Grand Valley State Mandates COVID Vaccine for Students, Faculty, Staff


Though the COVID-19 vaccine does not stop the transmission or contraction of the virus, students, faculty, and staff at Grand Valley State University (GVSU) will be forced to take the experimental jab in order to return to campus this fall.

Everyone on campus is expected to receive the shot by September 30, WZZM reported. The school will provide numerous opportunities to get vaccinated at free pop-up clinics.

Greg Sanial, chief financial officer and director of the GVSU’s “Virus Action Team,” reportedly said that 80 percent of faculty and staff are already vaccinated. He also said that 60 percent of the student body has taken at least one dose of the vaccine.

According to Centers for Disease Control and Prevention (CDC) data, only 2519 Americans aged 18-29, the age group that comprises most college students, have died from COVID-19, comprising just .004 percent of all COVID-19 deaths in the United States.

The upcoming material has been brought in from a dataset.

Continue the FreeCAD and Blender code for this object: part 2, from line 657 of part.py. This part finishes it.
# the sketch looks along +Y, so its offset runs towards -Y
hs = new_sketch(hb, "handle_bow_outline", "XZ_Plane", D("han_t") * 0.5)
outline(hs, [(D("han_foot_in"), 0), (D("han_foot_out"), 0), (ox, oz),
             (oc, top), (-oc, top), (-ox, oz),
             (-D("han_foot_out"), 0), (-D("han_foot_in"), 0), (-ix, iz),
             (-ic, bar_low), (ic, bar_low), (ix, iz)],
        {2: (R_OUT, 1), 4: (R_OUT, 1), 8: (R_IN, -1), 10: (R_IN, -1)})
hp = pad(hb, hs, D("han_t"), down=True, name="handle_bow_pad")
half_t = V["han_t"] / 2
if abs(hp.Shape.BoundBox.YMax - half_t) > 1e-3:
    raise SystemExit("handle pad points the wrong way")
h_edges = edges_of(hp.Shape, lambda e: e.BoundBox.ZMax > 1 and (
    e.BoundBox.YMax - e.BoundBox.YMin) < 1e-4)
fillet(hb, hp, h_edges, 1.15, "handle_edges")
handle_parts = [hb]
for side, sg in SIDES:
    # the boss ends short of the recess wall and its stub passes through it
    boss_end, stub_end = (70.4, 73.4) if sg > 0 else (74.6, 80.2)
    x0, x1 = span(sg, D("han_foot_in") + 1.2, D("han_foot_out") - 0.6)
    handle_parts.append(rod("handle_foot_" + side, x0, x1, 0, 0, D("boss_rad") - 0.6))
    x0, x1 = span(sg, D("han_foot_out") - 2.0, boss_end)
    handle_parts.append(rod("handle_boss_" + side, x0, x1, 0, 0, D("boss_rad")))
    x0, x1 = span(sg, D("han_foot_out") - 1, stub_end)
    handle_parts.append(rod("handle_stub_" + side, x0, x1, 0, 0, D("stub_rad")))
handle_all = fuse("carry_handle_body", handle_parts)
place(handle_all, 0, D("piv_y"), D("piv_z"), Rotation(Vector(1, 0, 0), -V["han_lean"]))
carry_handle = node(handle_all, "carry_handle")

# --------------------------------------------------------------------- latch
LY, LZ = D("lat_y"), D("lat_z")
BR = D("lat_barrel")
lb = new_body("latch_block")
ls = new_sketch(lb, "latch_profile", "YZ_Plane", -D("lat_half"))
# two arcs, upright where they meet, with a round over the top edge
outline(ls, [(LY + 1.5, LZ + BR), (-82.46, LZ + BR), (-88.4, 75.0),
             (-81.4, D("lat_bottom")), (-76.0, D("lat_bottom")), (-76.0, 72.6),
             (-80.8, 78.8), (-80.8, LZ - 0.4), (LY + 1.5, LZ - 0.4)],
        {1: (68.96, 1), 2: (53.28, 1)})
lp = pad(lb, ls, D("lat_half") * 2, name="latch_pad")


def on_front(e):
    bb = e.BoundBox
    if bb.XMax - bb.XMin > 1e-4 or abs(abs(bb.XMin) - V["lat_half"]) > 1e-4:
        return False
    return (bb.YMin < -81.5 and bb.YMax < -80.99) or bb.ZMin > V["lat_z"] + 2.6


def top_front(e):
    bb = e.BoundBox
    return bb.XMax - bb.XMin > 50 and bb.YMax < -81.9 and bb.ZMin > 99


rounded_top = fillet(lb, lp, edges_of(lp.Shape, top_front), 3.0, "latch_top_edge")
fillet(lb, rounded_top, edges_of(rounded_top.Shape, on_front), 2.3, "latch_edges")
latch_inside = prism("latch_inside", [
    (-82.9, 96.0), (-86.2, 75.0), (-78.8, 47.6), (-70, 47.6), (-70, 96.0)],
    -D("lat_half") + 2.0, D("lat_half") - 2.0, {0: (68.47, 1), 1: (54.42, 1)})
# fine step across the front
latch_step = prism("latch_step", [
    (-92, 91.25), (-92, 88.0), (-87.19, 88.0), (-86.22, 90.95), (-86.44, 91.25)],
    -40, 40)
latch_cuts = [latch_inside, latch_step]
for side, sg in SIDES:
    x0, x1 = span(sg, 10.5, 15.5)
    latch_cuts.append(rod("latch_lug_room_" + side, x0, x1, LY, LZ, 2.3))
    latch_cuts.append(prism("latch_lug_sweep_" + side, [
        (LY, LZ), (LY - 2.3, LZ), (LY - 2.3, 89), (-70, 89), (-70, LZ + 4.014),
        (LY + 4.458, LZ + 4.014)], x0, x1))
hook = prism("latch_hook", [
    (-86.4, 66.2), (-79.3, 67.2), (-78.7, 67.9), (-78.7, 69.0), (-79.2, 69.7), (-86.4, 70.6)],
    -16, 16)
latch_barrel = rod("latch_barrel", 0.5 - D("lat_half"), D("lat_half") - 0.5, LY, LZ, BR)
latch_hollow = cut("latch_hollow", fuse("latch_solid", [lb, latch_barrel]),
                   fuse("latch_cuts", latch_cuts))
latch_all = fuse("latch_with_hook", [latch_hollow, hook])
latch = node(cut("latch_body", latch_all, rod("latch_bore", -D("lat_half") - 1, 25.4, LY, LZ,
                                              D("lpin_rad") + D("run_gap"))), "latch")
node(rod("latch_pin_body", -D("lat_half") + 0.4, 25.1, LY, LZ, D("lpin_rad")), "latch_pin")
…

Still, the university plans to move forward with the vaccine mandate.

“We’re doing what we can to make our campus the safest place we can make it for the fall semester,” Sanial reportedly said.

Those who have religious exemptions will not be required to take the vaccine but will be forced to submit to weekly COVID-19 testing.

Other than that, there will be no room for argument, according to Sanial.

“But in the end, if they are absolutely refusing to get vaccinated, we would expect them to seek their education elsewhere or employment elsewhere,” he reportedly said.

The college will also mandate masks inside buildings, beginning on August 9.

“This decision was made after extensive discussion with health and medical experts,” the school’s website said. “Top health organizations, including the Centers for Disease Control and Johns Hopkins Medicine, report Covid vaccines have been thoroughly tested and found to be safe and effective in preventing severe COVID-19. We are aligning the requirement at GVSU with FDA approval to acknowledge those who are waiting for additional confirmation of the vaccines’ efficacy and safety.”